5. Printing and saving spectrograms
- There is no need to keep every spectrogram you make in Praat, you can always create new ones from the sound recording. But there are occasions when you will want a printed copy (to put in your notes, or to use as a handout) or save as an image file (to paste into a written report, or to process in an image editor etc). Spectrograms are printed from the Picture window. This section demonstrates briefly how this is done, while the procedure is described in full detail LelsewhereL.
- The first step is to transfer the spectrogram from the Sound editor to the Picture window.
- First, mark out the area the spectrogram is to occupy in the Picture window.
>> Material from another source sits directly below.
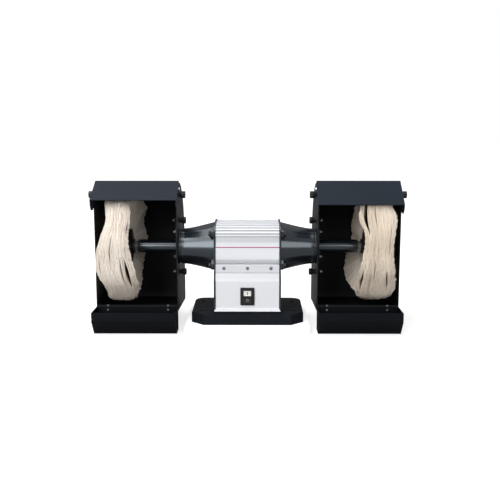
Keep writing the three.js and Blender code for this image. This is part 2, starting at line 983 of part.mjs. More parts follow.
function spindleShaft() {
  const coreRadius = spindle.coreSeat / 2;
  const seatEnd = noseFloor - seatGap;
  const half = [
    [bearingStart - seatGap, coreRadius],
    [bearingStart - seatGap, spindle.bearingSeat / 2],
    [seatEnd, spindle.bearingSeat / 2],
    [seatEnd, spindle.inTube / 2],
    [flangeShoulder, spindle.inTube / 2],
    [flangeShoulder, spindle.end / 2],
    [spindleEnd - spindle.chamfer, spindle.end / 2],
    [spindleEnd, spindle.end / 2 - spindle.chamfer],
    [spindleEnd, 0],
  ];
  const mirroredHalf = half.map(([x, radius]) => [-x, radius]).reverse();
  return turned([...mirroredHalf, ...half], facets.medium);
}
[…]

Position the mouse pointer where you want the top left corner, then hold the left mouse button down and drag the pointer to where you want the bottom right corner. Then release the mouse button. For this example, the default area already marked out is used.
- Then, open the Sound editor Spectrum menu and select Paint visible spectrogram. The Paint visible spectrogram dialog appears:
- For this simple example, only Garnish is selected, that puts a box round the spectrogram and scale information. Then click O.K. and the spectrogram appears in the selected area in the Picture window:
- The commands for printing the spectrogram, or saving it as an image file, are in the File menu.